%%
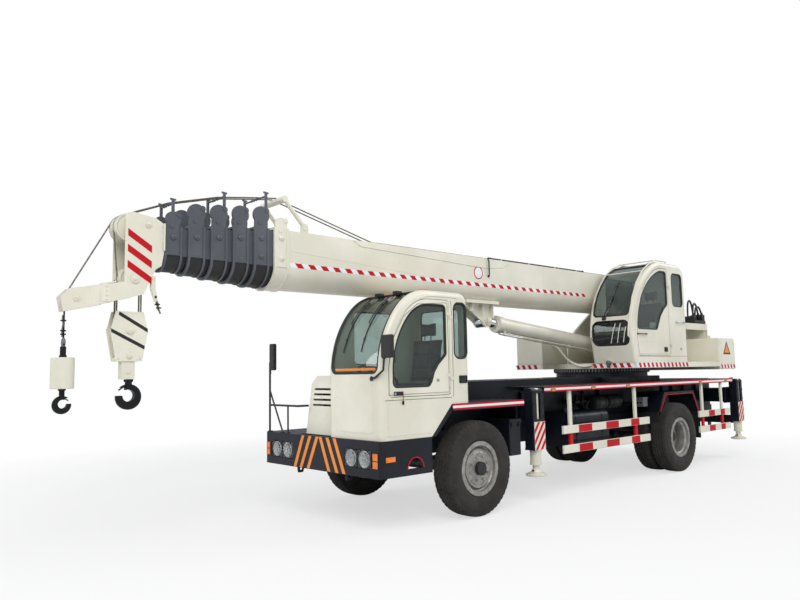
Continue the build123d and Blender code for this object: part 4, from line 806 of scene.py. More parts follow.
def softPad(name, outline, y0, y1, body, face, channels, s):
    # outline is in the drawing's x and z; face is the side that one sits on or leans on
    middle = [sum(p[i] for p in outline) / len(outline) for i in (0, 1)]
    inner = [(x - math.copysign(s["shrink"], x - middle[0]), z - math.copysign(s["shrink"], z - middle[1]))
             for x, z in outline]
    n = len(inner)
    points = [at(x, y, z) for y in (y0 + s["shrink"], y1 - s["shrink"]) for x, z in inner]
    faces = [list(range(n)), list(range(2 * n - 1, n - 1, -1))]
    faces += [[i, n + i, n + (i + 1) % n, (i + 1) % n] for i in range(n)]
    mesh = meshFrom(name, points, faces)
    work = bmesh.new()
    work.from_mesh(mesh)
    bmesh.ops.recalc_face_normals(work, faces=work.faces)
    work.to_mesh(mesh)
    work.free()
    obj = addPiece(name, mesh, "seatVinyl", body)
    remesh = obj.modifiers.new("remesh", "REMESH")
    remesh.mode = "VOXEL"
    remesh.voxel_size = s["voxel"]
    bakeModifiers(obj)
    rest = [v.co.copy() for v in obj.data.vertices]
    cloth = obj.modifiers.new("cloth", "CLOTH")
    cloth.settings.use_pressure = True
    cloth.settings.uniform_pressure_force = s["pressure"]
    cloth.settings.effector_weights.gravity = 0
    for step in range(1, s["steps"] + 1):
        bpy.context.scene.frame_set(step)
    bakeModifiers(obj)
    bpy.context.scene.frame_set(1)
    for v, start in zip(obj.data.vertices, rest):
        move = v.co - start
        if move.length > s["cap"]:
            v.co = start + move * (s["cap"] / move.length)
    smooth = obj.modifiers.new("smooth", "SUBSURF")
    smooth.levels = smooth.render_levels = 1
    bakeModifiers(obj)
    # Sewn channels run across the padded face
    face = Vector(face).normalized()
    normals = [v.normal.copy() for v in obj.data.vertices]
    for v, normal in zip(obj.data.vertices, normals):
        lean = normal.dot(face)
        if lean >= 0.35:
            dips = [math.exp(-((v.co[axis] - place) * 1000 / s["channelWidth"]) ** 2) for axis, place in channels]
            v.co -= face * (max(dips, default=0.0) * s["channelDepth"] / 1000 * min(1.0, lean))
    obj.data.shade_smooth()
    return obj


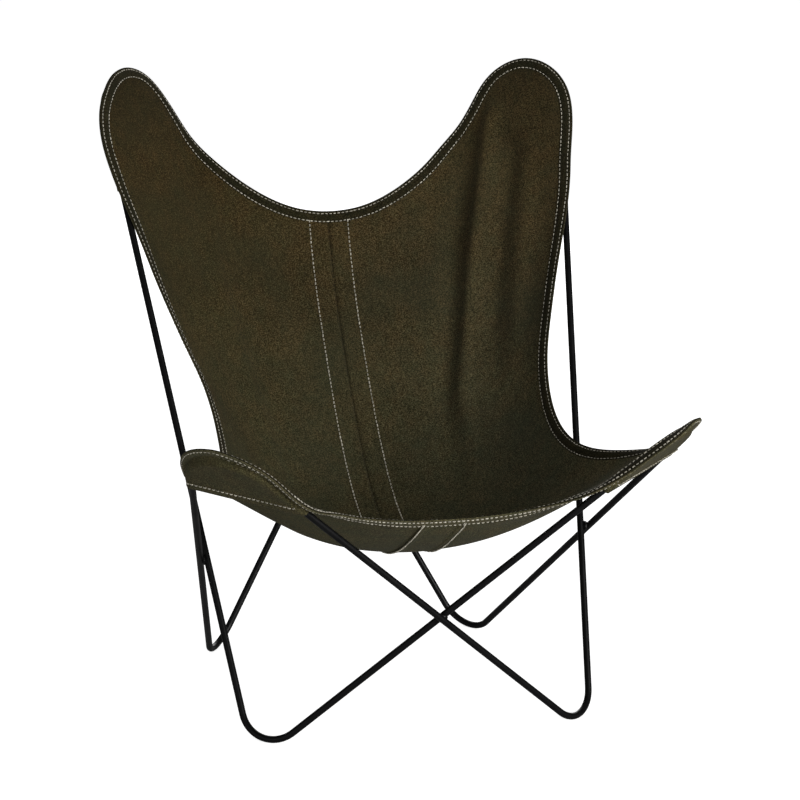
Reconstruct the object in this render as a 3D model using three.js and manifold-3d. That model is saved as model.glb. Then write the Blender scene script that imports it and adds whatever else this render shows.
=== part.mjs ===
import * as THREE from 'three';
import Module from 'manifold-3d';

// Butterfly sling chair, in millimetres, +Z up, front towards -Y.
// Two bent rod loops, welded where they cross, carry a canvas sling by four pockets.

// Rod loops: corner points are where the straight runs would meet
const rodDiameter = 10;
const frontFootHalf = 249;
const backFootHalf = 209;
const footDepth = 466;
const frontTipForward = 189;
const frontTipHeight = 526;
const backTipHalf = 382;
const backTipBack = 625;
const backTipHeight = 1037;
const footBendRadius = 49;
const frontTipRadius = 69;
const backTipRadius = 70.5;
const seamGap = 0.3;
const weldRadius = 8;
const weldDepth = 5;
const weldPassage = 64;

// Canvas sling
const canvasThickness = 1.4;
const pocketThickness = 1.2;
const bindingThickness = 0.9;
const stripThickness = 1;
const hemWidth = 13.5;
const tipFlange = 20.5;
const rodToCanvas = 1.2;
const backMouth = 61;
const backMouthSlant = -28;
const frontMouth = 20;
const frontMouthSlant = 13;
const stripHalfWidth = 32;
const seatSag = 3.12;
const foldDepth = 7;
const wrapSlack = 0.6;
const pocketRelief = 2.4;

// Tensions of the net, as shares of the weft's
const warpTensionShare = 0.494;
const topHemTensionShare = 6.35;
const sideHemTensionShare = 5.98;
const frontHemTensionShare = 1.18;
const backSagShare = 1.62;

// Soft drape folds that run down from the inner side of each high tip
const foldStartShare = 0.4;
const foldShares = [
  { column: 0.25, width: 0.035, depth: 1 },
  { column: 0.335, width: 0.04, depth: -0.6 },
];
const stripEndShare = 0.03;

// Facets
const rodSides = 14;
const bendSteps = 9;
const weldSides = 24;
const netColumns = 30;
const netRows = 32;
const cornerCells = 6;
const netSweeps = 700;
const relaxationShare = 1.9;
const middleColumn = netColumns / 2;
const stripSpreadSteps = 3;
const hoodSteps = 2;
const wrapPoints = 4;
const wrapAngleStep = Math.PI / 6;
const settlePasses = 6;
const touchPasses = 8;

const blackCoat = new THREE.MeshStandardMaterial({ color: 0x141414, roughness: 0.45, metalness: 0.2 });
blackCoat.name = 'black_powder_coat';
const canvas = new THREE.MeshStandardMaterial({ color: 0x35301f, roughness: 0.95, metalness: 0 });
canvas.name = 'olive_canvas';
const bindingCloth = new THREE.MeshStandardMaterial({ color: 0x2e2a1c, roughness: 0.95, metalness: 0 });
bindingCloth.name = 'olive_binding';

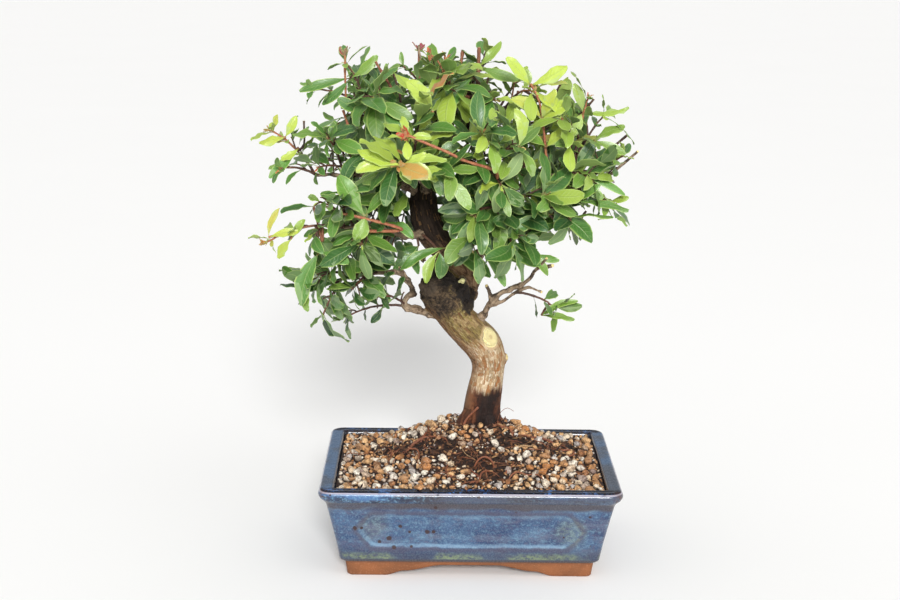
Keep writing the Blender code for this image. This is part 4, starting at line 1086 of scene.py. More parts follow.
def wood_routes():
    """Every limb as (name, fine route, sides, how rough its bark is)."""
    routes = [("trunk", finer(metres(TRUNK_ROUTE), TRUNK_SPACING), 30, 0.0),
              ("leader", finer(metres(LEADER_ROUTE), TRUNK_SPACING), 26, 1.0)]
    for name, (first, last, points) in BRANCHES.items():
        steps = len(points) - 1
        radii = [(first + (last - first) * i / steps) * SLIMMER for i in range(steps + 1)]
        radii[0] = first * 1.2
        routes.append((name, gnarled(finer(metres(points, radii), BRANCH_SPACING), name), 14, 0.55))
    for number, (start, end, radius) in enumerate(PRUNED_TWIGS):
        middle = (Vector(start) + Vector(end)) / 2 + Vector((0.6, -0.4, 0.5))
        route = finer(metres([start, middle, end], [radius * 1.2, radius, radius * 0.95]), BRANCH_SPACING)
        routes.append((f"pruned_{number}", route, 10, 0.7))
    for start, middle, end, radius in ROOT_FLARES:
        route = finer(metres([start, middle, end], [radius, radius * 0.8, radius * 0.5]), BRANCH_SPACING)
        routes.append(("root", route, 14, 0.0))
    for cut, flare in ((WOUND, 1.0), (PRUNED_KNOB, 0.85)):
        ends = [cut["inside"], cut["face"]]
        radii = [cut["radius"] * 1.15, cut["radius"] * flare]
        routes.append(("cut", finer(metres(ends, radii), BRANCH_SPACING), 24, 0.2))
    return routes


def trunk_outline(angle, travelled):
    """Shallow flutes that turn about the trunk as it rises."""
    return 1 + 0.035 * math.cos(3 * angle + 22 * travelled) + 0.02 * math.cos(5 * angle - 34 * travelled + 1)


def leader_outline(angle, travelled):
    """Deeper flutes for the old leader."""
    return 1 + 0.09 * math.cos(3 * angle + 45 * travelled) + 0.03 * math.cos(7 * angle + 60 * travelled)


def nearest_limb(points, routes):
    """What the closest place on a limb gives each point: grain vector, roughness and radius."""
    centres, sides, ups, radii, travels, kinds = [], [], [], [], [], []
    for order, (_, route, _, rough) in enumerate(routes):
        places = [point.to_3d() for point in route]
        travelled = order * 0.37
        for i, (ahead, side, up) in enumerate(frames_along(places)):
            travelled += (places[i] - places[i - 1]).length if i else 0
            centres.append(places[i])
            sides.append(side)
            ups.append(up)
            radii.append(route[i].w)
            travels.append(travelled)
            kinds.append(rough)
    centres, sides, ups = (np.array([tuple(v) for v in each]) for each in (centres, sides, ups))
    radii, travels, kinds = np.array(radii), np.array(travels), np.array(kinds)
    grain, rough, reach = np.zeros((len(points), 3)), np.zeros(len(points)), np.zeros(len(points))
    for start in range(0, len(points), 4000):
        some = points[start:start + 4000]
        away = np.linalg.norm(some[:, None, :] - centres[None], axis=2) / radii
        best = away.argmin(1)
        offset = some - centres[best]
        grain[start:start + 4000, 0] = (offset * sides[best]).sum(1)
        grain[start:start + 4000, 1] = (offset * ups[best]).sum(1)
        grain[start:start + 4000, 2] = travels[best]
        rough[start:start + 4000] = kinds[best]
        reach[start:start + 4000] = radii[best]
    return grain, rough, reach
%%
STATED PROBLEM. Copy all lines from the material that include "else".

RESPONSE TO THE TASK.
Reconstruct the object in this render as a 3D model using three.js and manifold-3d. That model is saved as model.glb. Then write the Blender scene script that imports it and adds whatever else this render shows.
            travelled += (places[i] - places[i - 1]).length if i else 0